DATASET CONTENT
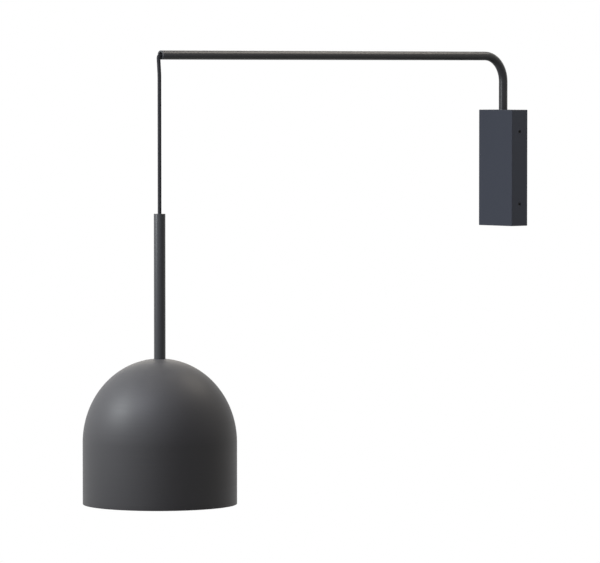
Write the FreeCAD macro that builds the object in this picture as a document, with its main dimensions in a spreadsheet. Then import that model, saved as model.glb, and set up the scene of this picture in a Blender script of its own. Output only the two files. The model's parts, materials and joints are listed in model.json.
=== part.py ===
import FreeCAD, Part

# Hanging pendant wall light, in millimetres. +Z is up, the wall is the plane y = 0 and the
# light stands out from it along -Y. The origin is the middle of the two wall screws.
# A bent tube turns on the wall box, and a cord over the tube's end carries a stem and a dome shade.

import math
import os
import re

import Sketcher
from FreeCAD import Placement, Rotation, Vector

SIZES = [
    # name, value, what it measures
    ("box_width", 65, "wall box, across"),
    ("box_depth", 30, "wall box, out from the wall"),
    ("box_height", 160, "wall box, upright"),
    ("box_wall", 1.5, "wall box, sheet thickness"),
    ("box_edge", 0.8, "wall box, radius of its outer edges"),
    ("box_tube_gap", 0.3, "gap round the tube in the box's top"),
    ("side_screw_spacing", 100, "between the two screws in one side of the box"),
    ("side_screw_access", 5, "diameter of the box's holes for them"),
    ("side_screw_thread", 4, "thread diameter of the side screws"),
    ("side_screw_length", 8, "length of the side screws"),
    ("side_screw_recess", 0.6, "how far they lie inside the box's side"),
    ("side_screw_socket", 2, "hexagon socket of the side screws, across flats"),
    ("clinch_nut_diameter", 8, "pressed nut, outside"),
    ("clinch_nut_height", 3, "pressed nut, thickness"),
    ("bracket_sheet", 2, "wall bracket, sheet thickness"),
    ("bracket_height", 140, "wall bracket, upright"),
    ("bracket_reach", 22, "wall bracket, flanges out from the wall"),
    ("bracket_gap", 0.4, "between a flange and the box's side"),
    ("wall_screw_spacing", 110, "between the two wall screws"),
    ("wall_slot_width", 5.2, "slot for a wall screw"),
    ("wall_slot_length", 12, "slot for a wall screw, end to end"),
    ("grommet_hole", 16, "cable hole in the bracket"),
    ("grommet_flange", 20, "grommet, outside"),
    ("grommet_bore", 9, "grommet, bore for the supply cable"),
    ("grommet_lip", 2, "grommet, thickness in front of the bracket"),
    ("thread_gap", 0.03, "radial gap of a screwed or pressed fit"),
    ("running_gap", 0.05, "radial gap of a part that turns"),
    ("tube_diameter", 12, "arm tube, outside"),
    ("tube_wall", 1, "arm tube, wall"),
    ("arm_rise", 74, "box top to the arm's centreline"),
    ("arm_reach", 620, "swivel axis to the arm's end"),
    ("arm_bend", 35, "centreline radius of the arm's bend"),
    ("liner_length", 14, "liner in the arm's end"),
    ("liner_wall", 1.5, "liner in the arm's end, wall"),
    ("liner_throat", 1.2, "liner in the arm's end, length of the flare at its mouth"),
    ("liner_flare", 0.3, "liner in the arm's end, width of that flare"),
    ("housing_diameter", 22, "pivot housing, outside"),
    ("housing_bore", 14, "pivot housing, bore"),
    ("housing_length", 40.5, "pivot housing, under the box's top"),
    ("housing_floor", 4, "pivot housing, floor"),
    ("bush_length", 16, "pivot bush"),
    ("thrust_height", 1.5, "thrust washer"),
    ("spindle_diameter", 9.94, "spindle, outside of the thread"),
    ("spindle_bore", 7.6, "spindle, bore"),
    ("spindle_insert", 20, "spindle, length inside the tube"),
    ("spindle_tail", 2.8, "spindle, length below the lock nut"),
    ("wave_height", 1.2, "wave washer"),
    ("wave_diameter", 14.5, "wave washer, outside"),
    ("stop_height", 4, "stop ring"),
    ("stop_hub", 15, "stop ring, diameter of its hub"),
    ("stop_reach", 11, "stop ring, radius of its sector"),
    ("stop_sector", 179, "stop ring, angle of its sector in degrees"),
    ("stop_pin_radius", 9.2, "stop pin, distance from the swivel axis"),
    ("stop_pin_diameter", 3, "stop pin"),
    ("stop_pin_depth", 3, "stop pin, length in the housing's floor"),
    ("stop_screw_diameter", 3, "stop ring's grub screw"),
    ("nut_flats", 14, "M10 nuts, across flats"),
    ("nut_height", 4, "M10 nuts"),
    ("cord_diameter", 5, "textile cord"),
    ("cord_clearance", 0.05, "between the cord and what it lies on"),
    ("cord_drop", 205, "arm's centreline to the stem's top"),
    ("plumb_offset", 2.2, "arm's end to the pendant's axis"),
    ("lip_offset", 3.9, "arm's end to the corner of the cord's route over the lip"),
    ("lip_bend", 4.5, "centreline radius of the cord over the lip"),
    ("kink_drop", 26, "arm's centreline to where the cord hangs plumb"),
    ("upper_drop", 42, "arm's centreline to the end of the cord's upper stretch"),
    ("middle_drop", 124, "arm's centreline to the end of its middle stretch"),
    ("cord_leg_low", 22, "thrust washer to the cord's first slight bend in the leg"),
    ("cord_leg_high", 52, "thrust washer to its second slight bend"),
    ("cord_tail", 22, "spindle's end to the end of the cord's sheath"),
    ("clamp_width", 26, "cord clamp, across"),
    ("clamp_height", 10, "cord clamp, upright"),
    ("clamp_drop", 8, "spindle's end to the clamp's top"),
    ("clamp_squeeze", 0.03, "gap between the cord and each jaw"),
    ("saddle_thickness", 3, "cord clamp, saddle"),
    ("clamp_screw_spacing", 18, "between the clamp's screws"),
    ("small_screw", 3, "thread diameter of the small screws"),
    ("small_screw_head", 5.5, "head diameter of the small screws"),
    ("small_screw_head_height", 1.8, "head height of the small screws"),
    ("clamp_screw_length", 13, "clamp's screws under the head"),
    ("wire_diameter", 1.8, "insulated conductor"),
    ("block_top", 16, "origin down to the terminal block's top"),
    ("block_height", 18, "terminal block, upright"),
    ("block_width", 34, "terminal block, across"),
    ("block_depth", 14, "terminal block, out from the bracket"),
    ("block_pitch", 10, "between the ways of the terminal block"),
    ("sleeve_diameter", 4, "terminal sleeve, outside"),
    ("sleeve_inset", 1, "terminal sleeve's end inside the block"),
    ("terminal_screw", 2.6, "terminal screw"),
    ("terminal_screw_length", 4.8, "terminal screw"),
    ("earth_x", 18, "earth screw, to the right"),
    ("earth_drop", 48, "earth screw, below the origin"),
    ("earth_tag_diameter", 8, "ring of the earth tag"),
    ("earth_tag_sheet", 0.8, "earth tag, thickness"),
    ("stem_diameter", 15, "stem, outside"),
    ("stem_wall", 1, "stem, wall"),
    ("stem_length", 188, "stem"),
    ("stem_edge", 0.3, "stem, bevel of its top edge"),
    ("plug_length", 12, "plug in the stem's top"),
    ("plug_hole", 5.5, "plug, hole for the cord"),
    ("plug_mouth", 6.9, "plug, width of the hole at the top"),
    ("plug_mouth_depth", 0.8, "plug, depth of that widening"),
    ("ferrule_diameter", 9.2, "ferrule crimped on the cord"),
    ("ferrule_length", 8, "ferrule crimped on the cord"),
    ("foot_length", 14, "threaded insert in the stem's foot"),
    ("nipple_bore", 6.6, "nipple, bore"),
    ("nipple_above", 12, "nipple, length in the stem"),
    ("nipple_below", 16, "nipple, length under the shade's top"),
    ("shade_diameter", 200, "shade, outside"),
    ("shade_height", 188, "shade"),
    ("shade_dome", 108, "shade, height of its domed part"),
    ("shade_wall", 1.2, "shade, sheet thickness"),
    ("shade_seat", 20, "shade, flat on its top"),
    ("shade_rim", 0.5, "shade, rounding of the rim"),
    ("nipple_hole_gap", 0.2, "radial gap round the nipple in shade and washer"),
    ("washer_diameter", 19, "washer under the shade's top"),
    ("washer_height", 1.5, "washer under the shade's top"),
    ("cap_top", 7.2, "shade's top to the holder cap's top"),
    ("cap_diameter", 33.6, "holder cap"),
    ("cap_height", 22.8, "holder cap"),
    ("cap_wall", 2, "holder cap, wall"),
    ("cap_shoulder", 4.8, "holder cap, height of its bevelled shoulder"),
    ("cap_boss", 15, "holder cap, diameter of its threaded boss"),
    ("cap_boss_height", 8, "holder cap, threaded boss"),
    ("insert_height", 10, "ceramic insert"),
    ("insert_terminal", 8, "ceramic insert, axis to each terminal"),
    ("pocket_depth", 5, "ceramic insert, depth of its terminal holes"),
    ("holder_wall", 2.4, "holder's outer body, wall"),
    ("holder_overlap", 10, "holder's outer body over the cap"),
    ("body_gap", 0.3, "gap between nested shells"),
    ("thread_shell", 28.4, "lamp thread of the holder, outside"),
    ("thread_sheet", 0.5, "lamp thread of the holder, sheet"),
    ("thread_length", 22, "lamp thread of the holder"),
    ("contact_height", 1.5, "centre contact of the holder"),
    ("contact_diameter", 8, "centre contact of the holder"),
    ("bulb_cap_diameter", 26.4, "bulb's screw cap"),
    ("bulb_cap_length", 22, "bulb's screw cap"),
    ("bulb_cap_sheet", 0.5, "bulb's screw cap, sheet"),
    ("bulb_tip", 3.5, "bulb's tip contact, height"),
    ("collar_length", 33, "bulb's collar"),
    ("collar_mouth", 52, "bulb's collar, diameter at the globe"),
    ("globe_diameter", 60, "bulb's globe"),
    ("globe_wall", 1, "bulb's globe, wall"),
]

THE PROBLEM
Print exactly, and only, the lines beginning at the top of the listing and ending at the line with "import FreeCAD, Part".

ANSWER BELOW
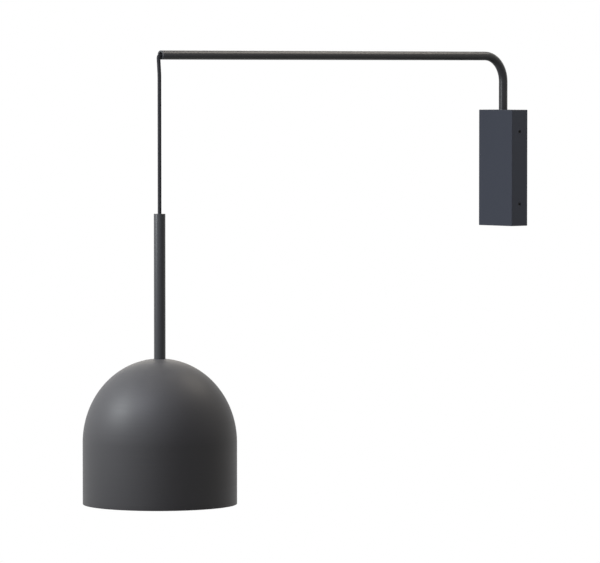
Write the FreeCAD macro that builds the object in this picture as a document, with its main dimensions in a spreadsheet. Then import that model, saved as model.glb, and set up the scene of this picture in a Blender script of its own. Output only the two files. The model's parts, materials and joints are listed in model.json.
=== part.py ===
import FreeCAD, Part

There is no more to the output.